### [Required task]
Repeat the entire listing exactly.

--- --- ---

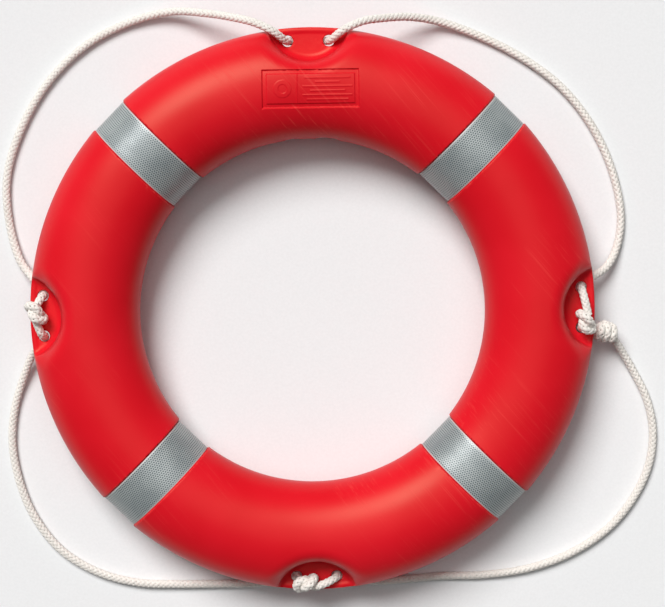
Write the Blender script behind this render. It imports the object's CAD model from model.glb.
"""A ring lifebuoy lying on its back: moulded shell, reflective tapes, plugs, and a knotted grab line.

Everything is in metres in the part's own frame: the origin is on the floor under the ring's
centre, +Z is up along the ring's axis, and the label panel is on the +Y side.
"""
import math

import bmesh
import bpy
import numpy as np
from mathutils import Matrix, Vector


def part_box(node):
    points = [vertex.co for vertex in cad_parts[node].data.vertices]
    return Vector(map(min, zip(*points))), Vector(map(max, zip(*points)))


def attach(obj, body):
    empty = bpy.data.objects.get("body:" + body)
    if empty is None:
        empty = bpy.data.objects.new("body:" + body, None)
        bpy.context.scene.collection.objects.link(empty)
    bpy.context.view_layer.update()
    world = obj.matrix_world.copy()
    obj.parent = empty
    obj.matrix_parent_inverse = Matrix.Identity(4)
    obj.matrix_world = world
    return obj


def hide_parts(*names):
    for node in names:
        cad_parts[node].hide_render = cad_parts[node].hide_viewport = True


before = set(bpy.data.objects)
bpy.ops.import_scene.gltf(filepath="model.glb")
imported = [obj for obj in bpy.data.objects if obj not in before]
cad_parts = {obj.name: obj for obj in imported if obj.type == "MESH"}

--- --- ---

### [Correct answer]
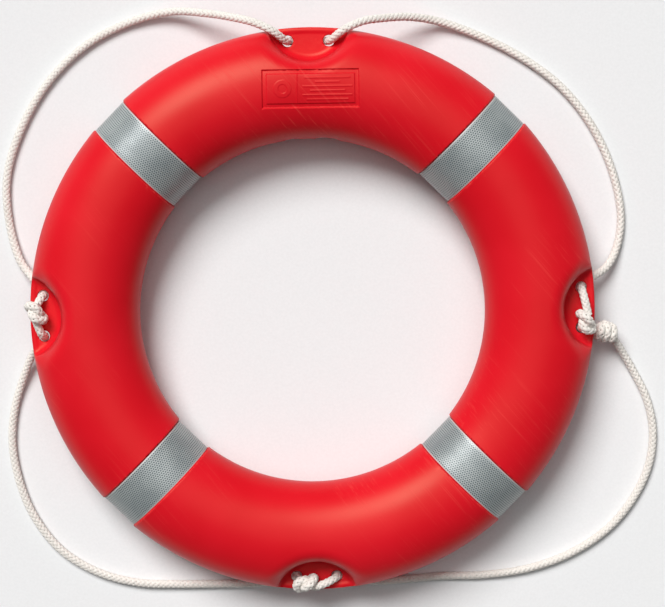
Write the Blender script behind this render. It imports the object's CAD model from model.glb.
"""A ring lifebuoy lying on its back: moulded shell, reflective tapes, plugs, and a knotted grab line.

Everything is in metres in the part's own frame: the origin is on the floor under the ring's
centre, +Z is up along the ring's axis, and the label panel is on the +Y side.
"""
import math

import bmesh
import bpy
import numpy as np
from mathutils import Matrix, Vector


def part_box(node):
    points = [vertex.co for vertex in cad_parts[node].data.vertices]
    return Vector(map(min, zip(*points))), Vector(map(max, zip(*points)))


def attach(obj, body):
    empty = bpy.data.objects.get("body:" + body)
    if empty is None:
        empty = bpy.data.objects.new("body:" + body, None)
        bpy.context.scene.collection.objects.link(empty)
    bpy.context.view_layer.update()
    world = obj.matrix_world.copy()
    obj.parent = empty
    obj.matrix_parent_inverse = Matrix.Identity(4)
    obj.matrix_world = world
    return obj


def hide_parts(*names):
    for node in names:
        cad_parts[node].hide_render = cad_parts[node].hide_viewport = True


before = set(bpy.data.objects)
bpy.ops.import_scene.gltf(filepath="model.glb")
imported = [obj for obj in bpy.data.objects if obj not in before]
cad_parts = {obj.name: obj for obj in imported if obj.type == "MESH"}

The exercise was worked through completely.